• Given instruction
Repeat each line word for word.

• Dataset excerpt
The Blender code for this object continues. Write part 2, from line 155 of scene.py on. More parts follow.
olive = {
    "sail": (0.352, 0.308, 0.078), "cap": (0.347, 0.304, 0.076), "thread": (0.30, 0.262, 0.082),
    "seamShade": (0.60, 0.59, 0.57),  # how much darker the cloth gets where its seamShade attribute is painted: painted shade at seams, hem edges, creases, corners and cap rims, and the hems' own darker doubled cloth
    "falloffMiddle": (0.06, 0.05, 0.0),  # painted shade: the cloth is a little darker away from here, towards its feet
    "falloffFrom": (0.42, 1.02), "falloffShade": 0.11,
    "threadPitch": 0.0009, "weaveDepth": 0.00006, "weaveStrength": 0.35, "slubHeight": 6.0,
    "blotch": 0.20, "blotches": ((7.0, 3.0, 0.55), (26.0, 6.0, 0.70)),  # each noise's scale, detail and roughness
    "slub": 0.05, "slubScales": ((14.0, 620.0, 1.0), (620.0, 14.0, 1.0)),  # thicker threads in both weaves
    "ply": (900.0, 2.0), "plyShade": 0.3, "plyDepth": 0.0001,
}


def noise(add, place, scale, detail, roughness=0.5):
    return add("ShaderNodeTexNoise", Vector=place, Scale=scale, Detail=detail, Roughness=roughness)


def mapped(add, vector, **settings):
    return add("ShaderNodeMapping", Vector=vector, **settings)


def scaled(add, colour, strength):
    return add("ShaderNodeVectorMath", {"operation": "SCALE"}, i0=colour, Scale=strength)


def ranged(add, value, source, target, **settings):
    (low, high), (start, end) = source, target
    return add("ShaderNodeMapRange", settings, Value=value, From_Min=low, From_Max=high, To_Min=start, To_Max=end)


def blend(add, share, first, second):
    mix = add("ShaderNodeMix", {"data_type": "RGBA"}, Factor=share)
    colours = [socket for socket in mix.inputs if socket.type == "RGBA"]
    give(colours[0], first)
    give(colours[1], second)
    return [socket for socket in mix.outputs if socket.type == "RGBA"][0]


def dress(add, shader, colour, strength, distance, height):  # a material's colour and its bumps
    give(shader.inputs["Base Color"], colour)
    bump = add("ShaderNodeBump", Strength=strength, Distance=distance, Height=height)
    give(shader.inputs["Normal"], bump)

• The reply
The Blender code for this object continues. Write part 2, from line 155 of scene.py on. More parts follow.
olive = {
    "sail": (0.352, 0.308, 0.078), "cap": (0.347, 0.304, 0.076), "thread": (0.30, 0.262, 0.082),
    "seamShade": (0.60, 0.59, 0.57),  # how much darker the cloth gets where its seamShade attribute is painted: painted shade at seams, hem edges, creases, corners and cap rims, and the hems' own darker doubled cloth
    "falloffMiddle": (0.06, 0.05, 0.0),  # painted shade: the cloth is a little darker away from here, towards its feet
    "falloffFrom": (0.42, 1.02), "falloffShade": 0.11,
    "threadPitch": 0.0009, "weaveDepth": 0.00006, "weaveStrength": 0.35, "slubHeight": 6.0,
    "blotch": 0.20, "blotches": ((7.0, 3.0, 0.55), (26.0, 6.0, 0.70)),  # each noise's scale, detail and roughness
    "slub": 0.05, "slubScales": ((14.0, 620.0, 1.0), (620.0, 14.0, 1.0)),  # thicker threads in both weaves
    "ply": (900.0, 2.0), "plyShade": 0.3, "plyDepth": 0.0001,
}


def noise(add, place, scale, detail, roughness=0.5):
    return add("ShaderNodeTexNoise", Vector=place, Scale=scale, Detail=detail, Roughness=roughness)


def mapped(add, vector, **settings):
    return add("ShaderNodeMapping", Vector=vector, **settings)


def scaled(add, colour, strength):
    return add("ShaderNodeVectorMath", {"operation": "SCALE"}, i0=colour, Scale=strength)


def ranged(add, value, source, target, **settings):
    (low, high), (start, end) = source, target
    return add("ShaderNodeMapRange", settings, Value=value, From_Min=low, From_Max=high, To_Min=start, To_Max=end)


def blend(add, share, first, second):
    mix = add("ShaderNodeMix", {"data_type": "RGBA"}, Factor=share)
    colours = [socket for socket in mix.inputs if socket.type == "RGBA"]
    give(colours[0], first)
    give(colours[1], second)
    return [socket for socket in mix.outputs if socket.type == "RGBA"][0]


def dress(add, shader, colour, strength, distance, height):  # a material's colour and its bumps
    give(shader.inputs["Base Color"], colour)
    bump = add("ShaderNodeBump", Strength=strength, Distance=distance, Height=height)
    give(shader.inputs["Normal"], bump)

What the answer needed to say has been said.